Und die Moral von der Geschicht?

…Autor werden lohnt sich nicht. Oder doch? Eigentlich schreit es ja geradezu nach einem Langzeit-Selbstversuch*, aber leider habe ich gerade kein fertiges Roman-Manuskript in meiner Nachttisch-Schublade (ich habe nicht einmal einen Nachttisch). Oder zumindest nach einem Interview mit ein oder zwei Autoren. Echten Autoren. 😉

Ich finde das Thema jedenfalls ziemlich spannend und werde dran bleiben.

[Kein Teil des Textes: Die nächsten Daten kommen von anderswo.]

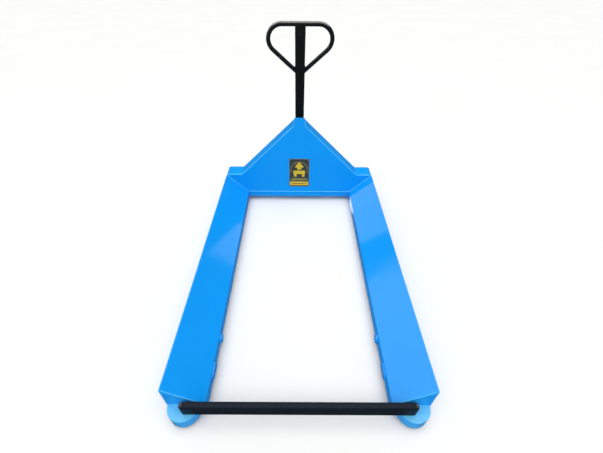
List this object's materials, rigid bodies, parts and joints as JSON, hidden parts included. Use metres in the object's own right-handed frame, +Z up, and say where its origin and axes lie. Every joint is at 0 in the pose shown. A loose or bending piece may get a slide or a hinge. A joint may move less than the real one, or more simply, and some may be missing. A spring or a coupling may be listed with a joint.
{
  "type": "reel pallet truck",
  "caption": "Hand pallet truck with parallel V-bed forks for reels and rolls, a crossbar over the fork noses, an upright A-frame and a steering hydraulic tiller unit.",
  "frame": {"origin": "On the floor, under the centre of the whole truck's box.", "axes": "+X is the right-hand fork seen from the fork tips, +Y runs from the tips to the tiller, +Z is up."},
  "size_m": [1.154, 2.064, 1.253],
  "materials": {
    "blue_paint": "semi-gloss sky-blue enamel on welded plate",
    "black_paint": "semi-gloss black powder coat",
    "rod_paint": "satin black paint, scuffed",
    "pump_casting": "dark grey cast iron, lightly oiled",
    "chrome_rod": "ground hard chrome",
    "plain_steel": "zinc-plated turned steel",
    "wheel_tread": "matt black cast tread, scuffed",
    "cap_plastic": "black moulded end cap",
    "badge_enamel": "dark printed plate with plain yellow bands"
  },
  "bodies": {
    "frame": {"fork_left": "blue_paint", "fork_right": "blue_paint", "fork_end_left": "blue_paint", "fork_end_right": "blue_paint", "nose_left": "blue_paint", "nose_right": "blue_paint", "wall_bosses_left": "blue_paint", "wall_bosses_right": "blue_paint", "flange_left": "blue_paint", "flange_right": "blue_paint", "heel_web_left": "blue_paint", "heel_web_right": "blue_paint", "roller_pivot_left": "plain_steel", "roller_pivot_right": "plain_steel", "front_plate": "blue_paint", "cross_member": "blue_paint", "head_bracket": "blue_paint", "lift_ram": "chrome_rod", "badge_plate": "badge_enamel", "badge_rivets": "plain_steel", "crossbar": "black_paint", "crossbar_caps": "cap_plastic", "crossbar_bolts": "plain_steel"},
    "lift_carriage": {"lift_yoke": "black_paint"},
    "steer_unit": {"pump_body": "pump_casting", "filler_plug": "plain_steel", "steer_axle": "plain_steel", "axle_caps": "plain_steel", "tiller_pivot_pins": "plain_steel"},
    "steer_wheel_left": {"steer_hub_left": "pump_casting", "steer_tyre_left": "wheel_tread"},
    "steer_wheel_right": {"steer_hub_right": "pump_casting", "steer_tyre_right": "wheel_tread"},
    "pump_plunger": {"plunger": "plain_steel", "plunger_spring": "plain_steel"},
    "lowering_valve": {"valve_lever": "plain_steel"},
    "tiller": {"tiller_yoke": "black_paint", "tiller_tube": "black_paint", "handle_loop": "black_paint", "lever_housing": "black_paint", "press_pin": "plain_steel"},
    "press_wheel": {"press_roller": "plain_steel"},
    "hand_lever": {"control_lever": "black_paint", "lever_pin": "plain_steel"},
    "lowering_rod": {"pull_rod": "plain_steel"},
    "rocker_shaft": {"rocker": "black_paint", "rocker_pins": "plain_steel"},
    "push_rod_left_body": {"push_rod_left": "rod_paint"},
    "roller_fork_left": {"roller_frame_left": "black_paint", "roller_pins_left": "plain_steel"},
    "load_roller_left": {"roller_core_left": "plain_steel", "roller_tread_left": "wheel_tread"},
    "push_rod_right_body": {"push_rod_right": "rod_paint"},
    "roller_fork_right": {"roller_frame_right": "black_paint", "roller_pins_right": "plain_steel"},
    "load_roller_right": {"roller_core_right": "plain_steel", "roller_tread_right": "wheel_tread"}
  },
  "joints": [
    {"name": "lift", "type": "slide", "parent": "frame", "child": "lift_carriage", "axis": [0, 0, -1], "range_m": [0, 0.115]},
    {"name": "steer", "type": "hinge", "parent": "lift_carriage", "child": "steer_unit", "pos_m": [0, 0.903, 0.205], "axis": [0, 0, 1], "range_deg": [-90, 90]},
    {"name": "steer_wheel_spin_left", "type": "hinge", "parent": "steer_unit", "child": "steer_wheel_left", "pos_m": [-0.06, 0.903, 0.09], "axis": [1, 0, 0], "continuous": true},
    {"name": "steer_wheel_spin_right", "type": "hinge", "parent": "steer_unit", "child": "steer_wheel_right", "pos_m": [0.06, 0.903, 0.09], "axis": [1, 0, 0], "continuous": true},
    {"name": "tiller_tilt", "type": "hinge", "parent": "steer_unit", "child": "tiller", "pos_m": [0, 1.001, 0.3], "axis": [-1, 0, 0], "range_deg": [0, 100]},
    {"name": "plunger_stroke", "type": "slide", "parent": "steer_unit", "child": "pump_plunger", "axis": [0, 0, -1], "range_m": [0, 0.0369], "deforming": ["plunger_spring"]},
    {"name": "press_wheel_spin", "type": "hinge", "parent": "tiller", "child": "press_wheel", "pos_m": [0, 1.01643, 0.31838], "axis": [1, 0, 0], "continuous": true},
    {"name": "hand_lever_swing", "type": "hinge", "parent": "tiller", "child": "hand_lever", "pos_m": [0, 0.81284, 1.18522], "axis": [1, 0, 0], "range_deg": [-10, 10]},
    {"name": "lowering_rod_slide", "type": "slide", "parent": "tiller", "child": "lowering_rod", "axis": [0, -0.2079, 0.9781], "range_m": [-0.0018, 0.0018]},
    {"name": "valve_swing", "type": "hinge", "parent": "steer_unit", "child": "lowering_valve", "pos_m": [0, 0.95, 0.15], "axis": [1, 0, 0], "range_deg": [-10.1, 10.1]},
    {"name": "rocker_turn", "type": "hinge", "parent": "frame", "child": "rocker_shaft", "pos_m": [0, 0.74, 0.058], "axis": [-1, 0, 0], "range_deg": [0, 63.01]},
    {"name": "push_rod_stroke_left", "type": "slide", "parent": "frame", "child": "push_rod_left_body", "axis": [0, -1, 0], "range_m": [0, 0.0259]},
    {"name": "roller_fork_swing_left", "type": "hinge", "parent": "frame", "child": "roller_fork_left", "pos_m": [-0.4935, -0.625, 0.052], "axis": [1, 0, 0], "range_deg": [0, 51.15]},
    {"name": "load_roller_spin_left", "type": "hinge", "parent": "roller_fork_left", "child": "load_roller_left", "pos_m": [-0.4935, -0.78, 0.037], "axis": [1, 0, 0], "continuous": true},
    {"name": "push_rod_stroke_right", "type": "slide", "parent": "frame", "child": "push_rod_right_body", "axis": [0, -1, 0], "range_m": [0, 0.0259]},
    {"name": "roller_fork_swing_right", "type": "hinge", "parent": "frame", "child": "roller_fork_right", "pos_m": [0.4935, -0.625, 0.052], "axis": [1, 0, 0], "range_deg": [0, 51.15]},
    {"name": "load_roller_spin_right", "type": "hinge", "parent": "roller_fork_right", "child": "load_roller_right", "pos_m": [0.4935, -0.78, 0.037], "axis": [1, 0, 0], "continuous": true}
  ],
  "couplings": [
    {"joint": "plunger_stroke", "follows": "tiller_tilt", "m_per_rad": 0.021085},
    {"joint": "lowering_rod_slide", "follows": "hand_lever_swing", "m_per_rad": -0.009},
    {"joint": "valve_swing", "follows": "hand_lever_swing", "ratio": 1},
    {"joint": "rocker_turn", "follows": "lift", "rad_per_m": 9.5614},
    {"joint": "push_rod_stroke_left", "follows": "lift", "ratio": 0.22478},
    {"joint": "roller_fork_swing_left", "follows": "lift", "rad_per_m": 7.7553},
    {"joint": "push_rod_stroke_right", "follows": "lift", "ratio": 0.22478},
    {"joint": "roller_fork_swing_right", "follows": "lift", "rad_per_m": 7.7553}
  ]
}
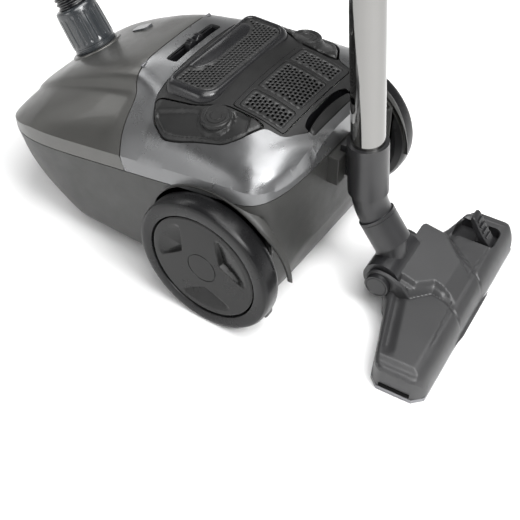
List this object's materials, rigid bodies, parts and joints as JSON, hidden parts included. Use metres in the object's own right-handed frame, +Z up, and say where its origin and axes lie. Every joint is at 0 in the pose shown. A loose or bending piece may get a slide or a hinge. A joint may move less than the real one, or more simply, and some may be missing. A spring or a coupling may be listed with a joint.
{
  "type": "vacuum cleaner",
  "caption": "Cylinder vacuum cleaner with hinged bag lid, foot pedals, corrugated hose, telescopic chrome wand and a floor nozzle parked at the rear.",
  "frame": {"origin": "floor level, centre of the footprint of machine and parked nozzle", "axes": "+Z up, nose towards -Y, parked wand and nozzle towards +Y, +X is the machine's left"},
  "size_m": [0.307, 0.7553, 1.1021],
  "materials": {
    "cover_grey": "satin dark metallic grey",
    "shell_silver": "satin silver metallic",
    "deck_grey": "satin dark grey",
    "hump_grey": "glossy dark grey",
    "grille_grey": "perforated dark grey",
    "tub_grey": "fine-grained charcoal",
    "black_plastic": "satin black",
    "inner_plastic": "moulded mid grey",
    "indicator": "smoked lens",
    "hub_grey": "satin grey",
    "tread": "smooth satin tread",
    "tube_chrome": "mirror",
    "elbow_grey": "satin charcoal",
    "cuff_grey": "gloss blue grey",
    "hose_black": "ribbed gloss black",
    "nozzle_grey": "fine-grained charcoal",
    "pedal_black": "ribbed satin black",
    "steel": "brushed",
    "pivot_dark": "satin black",
    "motor_can": "pressed sheet",
    "motor_iron": "laminated",
    "seal_rubber": "soft black",
    "filter_cloth": "felted",
    "bag_paper": "creased paper fleece",
    "brush_hair": "bristle",
    "board": "lacquered board"
  },
  "bodies": {
    "machine": {"base_tub": "tub_grey", "rear_shell": "shell_silver", "control_deck": "deck_grey", "hump_cover": "hump_grey", "hump_mesh": "grille_grey", "slider_track": "black_plastic", "hinge_pin": "steel", "bag_holder": "inner_plastic", "dust_bag": "bag_paper", "bulkhead": "inner_plastic", "motor_filter": "filter_cloth", "exhaust_filter": "filter_cloth", "motor_housing": "motor_can", "motor_stator": "motor_iron", "motor_mounts": "seal_rubber", "reel_post": "inner_plastic", "circuit_board": "board", "power_switch": "black_plastic", "cord_outlet": "black_plastic", "wheel_axles": "steel", "park_bracket": "tub_grey", "hose_middle": "hose_black"},
    "lid": {"front_cover": "cover_grey", "inlet_collar": "cover_grey", "inlet_seal": "seal_rubber", "bag_full_window": "indicator", "hose_lower": "hose_black"},
    "lid_catch": {"lid_latch": "tub_grey"},
    "inlet_cuff": {"hose_cuff": "cuff_grey"},
    "suction_slider": {"slider_knob": "black_plastic"},
    "pedal_left": {"left_pedal": "deck_grey"},
    "pedal_right": {"right_pedal": "deck_grey"},
    "filter_flap": {"filter_door": "deck_grey", "outlet_grilles": "grille_grey"},
    "filter_catch": {"filter_latch": "black_plastic"},
    "fan": {"fan_rotor": "inner_plastic"},
    "reel": {"cord_reel": "inner_plastic"},
    "wheel_left": {"left_tyre": "tread", "left_hubcap": "hub_grey"},
    "wheel_right": {"right_tyre": "tread", "right_hubcap": "hub_grey"},
    "caster": {"caster_fork": "black_plastic", "caster_axle": "steel"},
    "roller": {"caster_roller": "black_plastic"},
    "wand": {"lower_tube": "tube_chrome", "elbow": "elbow_grey"},
    "wand_upper": {"upper_tube": "tube_chrome", "lock_collar": "black_plastic", "grip": "elbow_grey", "hose_upper": "hose_black"},
    "tube_lock": {"lock_button": "black_plastic"},
    "air_valve": {"air_slider": "black_plastic"},
    "cuff_grip": {"grip_cuff": "cuff_grey"},
    "neck": {"nozzle_neck": "elbow_grey"},
    "nozzle": {"nozzle_housing": "nozzle_grey", "sole_plate": "steel", "sole_screws": "steel", "pivot_pin": "pivot_dark"},
    "rocker": {"nozzle_pedal": "pedal_black"},
    "brushes": {"bristle_strips": "brush_hair"}
  },
  "joints": [
    {"name": "lid_hinge", "type": "hinge", "parent": "machine", "child": "lid", "pos_m": [0, -0.10139, 0.219], "axis": [-1, 0, 0], "range_deg": [0, 58]},
    {"name": "lid_latch_lever", "type": "hinge", "parent": "lid", "child": "lid_catch", "pos_m": [0, -0.28189, 0.106], "axis": [-1, 0, 0], "range_deg": [0, 30], "stiffness_Nm_per_rad": 0.3, "springref_deg": -11.46},
    {"name": "cuff_swivel", "type": "hinge", "parent": "lid", "child": "inlet_cuff", "pos_m": [0, -0.22139, 0.166], "axis": [0, -0.5225, 0.8526], "continuous": true},
    {"name": "suction_slide", "type": "slide", "parent": "machine", "child": "suction_slider", "axis": [1, 0, 0], "range_m": [-0.026, 0.026]},
    {"name": "left_pedal_press", "type": "slide", "parent": "machine", "child": "pedal_left", "axis": [0, 0, -1], "range_m": [0, 0.004], "stiffness_N_per_m": 1500, "springref_m": -0.002},
    {"name": "right_pedal_press", "type": "slide", "parent": "machine", "child": "pedal_right", "axis": [0, 0, -1], "range_m": [0, 0.004], "stiffness_N_per_m": 1500, "springref_m": -0.002},
    {"name": "filter_flap_hinge", "type": "hinge", "parent": "machine", "child": "filter_flap", "pos_m": [0, 0.01531, 0.2266], "axis": [1, 0, 0], "range_deg": [0, 75]},
    {"name": "filter_latch_press", "type": "slide", "parent": "machine", "child": "filter_catch", "axis": [0, 0, -1], "range_m": [0, 0.003], "stiffness_N_per_m": 800, "springref_m": -0.002},
    {"name": "fan_spin", "type": "hinge", "parent": "machine", "child": "fan", "pos_m": [0.044, 0.03761, 0.092], "axis": [0, 1, 0], "continuous": true},
    {"name": "reel_spin", "type": "hinge", "parent": "machine", "child": "reel", "pos_m": [-0.075, 0.02761, 0.092], "axis": [1, 0, 0], "continuous": true},
    {"name": "left_wheel_spin", "type": "hinge", "parent": "machine", "child": "wheel_left", "pos_m": [0.14, 0.03761, 0.081], "axis": [1, 0, 0], "continuous": true},
    {"name": "right_wheel_spin", "type": "hinge", "parent": "machine", "child": "wheel_right", "pos_m": [-0.14, 0.03761, 0.081], "axis": [1, 0, 0], "continuous": true},
    {"name": "caster_swivel", "type": "hinge", "parent": "machine", "child": "caster", "pos_m": [0, -0.16739, 0.03], "axis": [0, 0, 1], "continuous": true},
    {"name": "caster_roll", "type": "hinge", "parent": "caster", "child": "roller", "pos_m": [0, -0.16739, 0.016], "axis": [1, 0, 0], "continuous": true},
    {"name": "wand_lift", "type": "slide", "parent": "machine", "child": "wand", "axis": [0, 0, 1], "range_m": [0, 0.06]},
    {"name": "telescope", "type": "slide", "parent": "wand", "child": "wand_upper", "axis": [0, -0.0906, 0.9959], "range_m": [0, 0.26]},
    {"name": "tube_lock_slide", "type": "slide", "parent": "wand_upper", "child": "tube_lock", "axis": [0, 0.0906, -0.9959], "range_m": [0, 0.004], "stiffness_N_per_m": 500, "springref_m": -0.002},
    {"name": "air_valve_slide", "type": "slide", "parent": "wand_upper", "child": "air_valve", "axis": [0, -0.757, 0.6534], "range_m": [0, 0.012]},
    {"name": "grip_swivel", "type": "hinge", "parent": "wand_upper", "child": "cuff_grip", "pos_m": [0, -0.02318, 0.97667], "axis": [0, -0.757, 0.6534], "continuous": true},
    {"name": "neck_swivel", "type": "hinge", "parent": "wand", "child": "neck", "pos_m": [0, 0.14261, 0.1135], "axis": [0, 0.6157, -0.788], "range_deg": [-60, 60]},
    {"name": "nozzle_pitch", "type": "hinge", "parent": "neck", "child": "nozzle", "pos_m": [0, 0.17961, 0.042], "axis": [0.9976, 0.0698, 0], "range_deg": [-60, 8]},
    {"name": "rocker_press", "type": "hinge", "parent": "nozzle", "child": "rocker", "pos_m": [-0.09638, 0.23903, 0.03], "axis": [-0.9976, -0.0698, 0], "range_deg": [0, 8]},
    {"name": "brush_drop", "type": "slide", "parent": "nozzle", "child": "brushes", "axis": [0, 0, -1], "range_m": [0, 0.0042]}
  ],
  "couplings": [
    {"joint": "brush_drop", "follows": "rocker_press", "m_per_rad": 0.03}
  ]
}
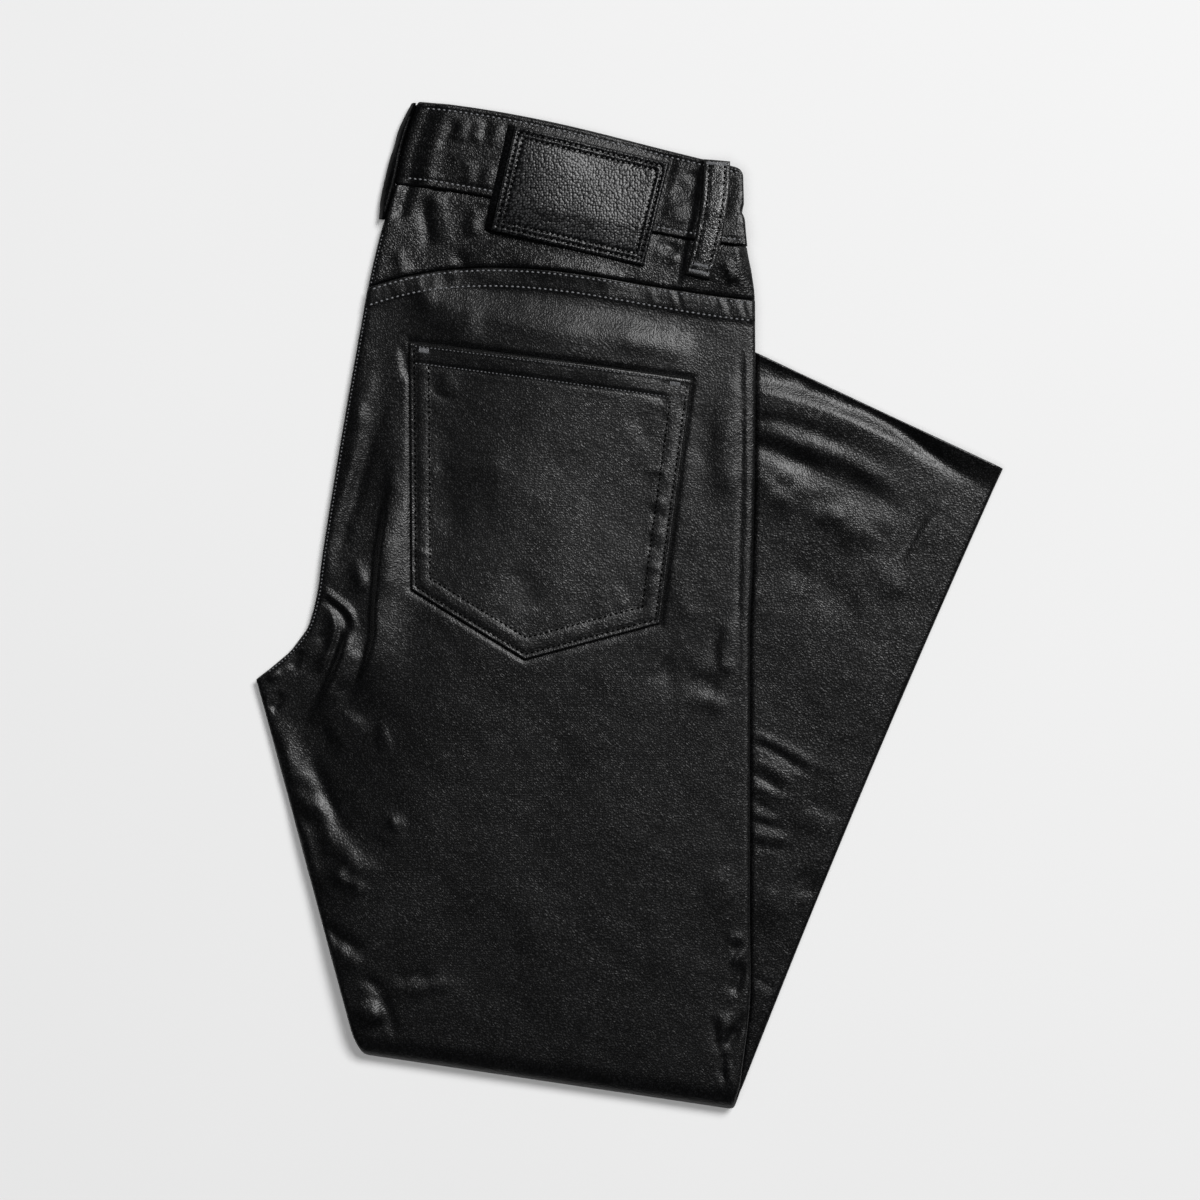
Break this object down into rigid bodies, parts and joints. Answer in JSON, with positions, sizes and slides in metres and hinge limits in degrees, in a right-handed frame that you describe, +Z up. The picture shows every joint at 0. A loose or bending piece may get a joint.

Und nur falls ihr euch gerade fragt, warum ich mich überhaupt mit Verlagen und Book on Demand-Dienstleistern auseinandergesetzt habe – ich konnte seit meinem Mandala-Versuch einfach nicht aufhören weitere Mandalas zu erstellen und habe dadurch quasi nebenbei ein ganzes Malbuch gebastelt. Und jetzt überlege natürlich, wie ich das Werk unters Volk streuen kann – schließlich haben mir die Stimmen das so gesagt. 😉

Habt ihr euch auch schon einmal an einem Buch versucht oder sogar schon eins erfolgreich veröffentlicht?

*Ich konnte es nicht lassen und habe tatsächlich einen kleinen Selbstversuch gestartet. Fakten und Zahlen folgen.